In practice, how the various components of fair value are recognized may vary for the expenses. Some GPs capitalize their expenses, while others expense them. Both approaches may be justified, either because the capitalized expenses have an impact on fair value or because the expenses are reconciled with the revenues they generate.  

Hierarchy of investments by level of fair value measurement (3 levels)

The GP’s fund may include assets belonging to various fair value measurement levels according to a hierarchy: Level 1 (valuation based on active markets), Level 2 (valuation based on observable data) and/or Level 3 (valuation based in large part on unobservable inputs). In this case, when the GP allocates its investment to Level 3 and/or to Levels 1 and 2, by simplicity and conservatism, the LP generally recognizes its interest in the fund at Level 3 of the hierarchy, on a single line of the financial statements.  

Communications and reconciliation during the fiscal year

The investor must check the interim quarterly reports. If a material difference is found in the reconciliation of the fair value of its interest, it will need to discuss the issue with the other LPs if possible and the GP in order to justify such a difference or reduce it, if necessary. 

It is important to make the verifications in the initial months of the investment in order to detect any potential discrepancies from what is set out in the contract. This will facilitate the reconciliation of cash flows over the period of the investment.   


What can be done to avoid material differences between the valuations of investments appearing in the financial statements of institutional investors and the valuations that will later be found in the annual audited reports of the funds, once the LP has produced its financial statements? If the various reports issued throughout the year are monitored and the valuation process has been tested using the commited capital ratio, as illustrated above, only the valuation for the last quarter of the fiscal year will need to be estimated. It is recommended that, several weeks before the end of the year, the LP contact the GP to obtain its forecast of realized and unrealized gains/losses for the last quarter of the year. A forecast report may be requested to be used in support of the values entered in the LP’s financial statements. In this way, the investor/LP can avoid material differences with the actual amounts, once they are known. The investor’s financial statements must present a fair value that can be verified using the support documents provided by the GP. 

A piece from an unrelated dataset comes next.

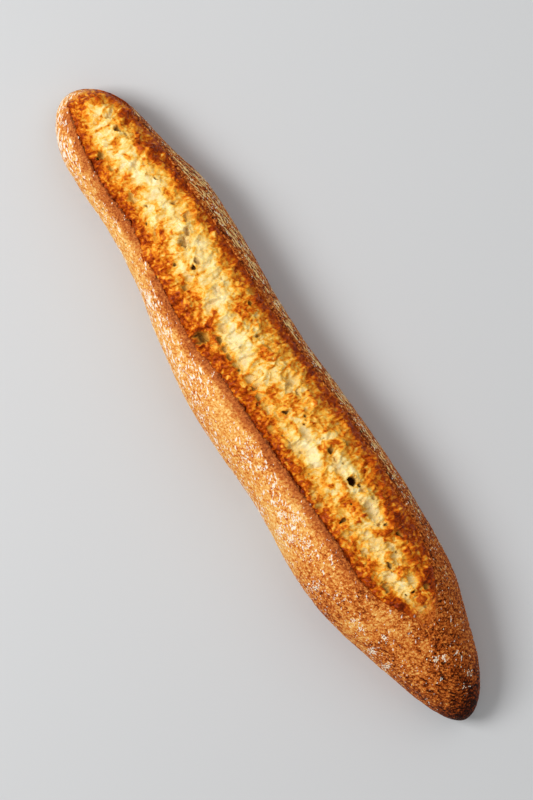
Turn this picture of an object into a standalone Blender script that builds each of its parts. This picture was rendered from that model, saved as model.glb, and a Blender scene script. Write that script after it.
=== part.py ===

All these verifications require time, good knowledge of the investments and regular communications between the teams taking part in the various stages of the process used to measure investments in limited partnerships. Pension plans with sufficient assets to make allocations to this type of investment may have specialized teams in place to manage and account for such investments, facilitating the process of monitoring them. However, in many pension plans the accounts for these investments are monitored by one or two people who have many other tasks. Training and networking are effective ways to arrive at a certain standardization in how such investments are presented. In addition, given the substantial amounts allocated to these investments, one should hope that GPs make a greater effort to provide their figures on a timely basis.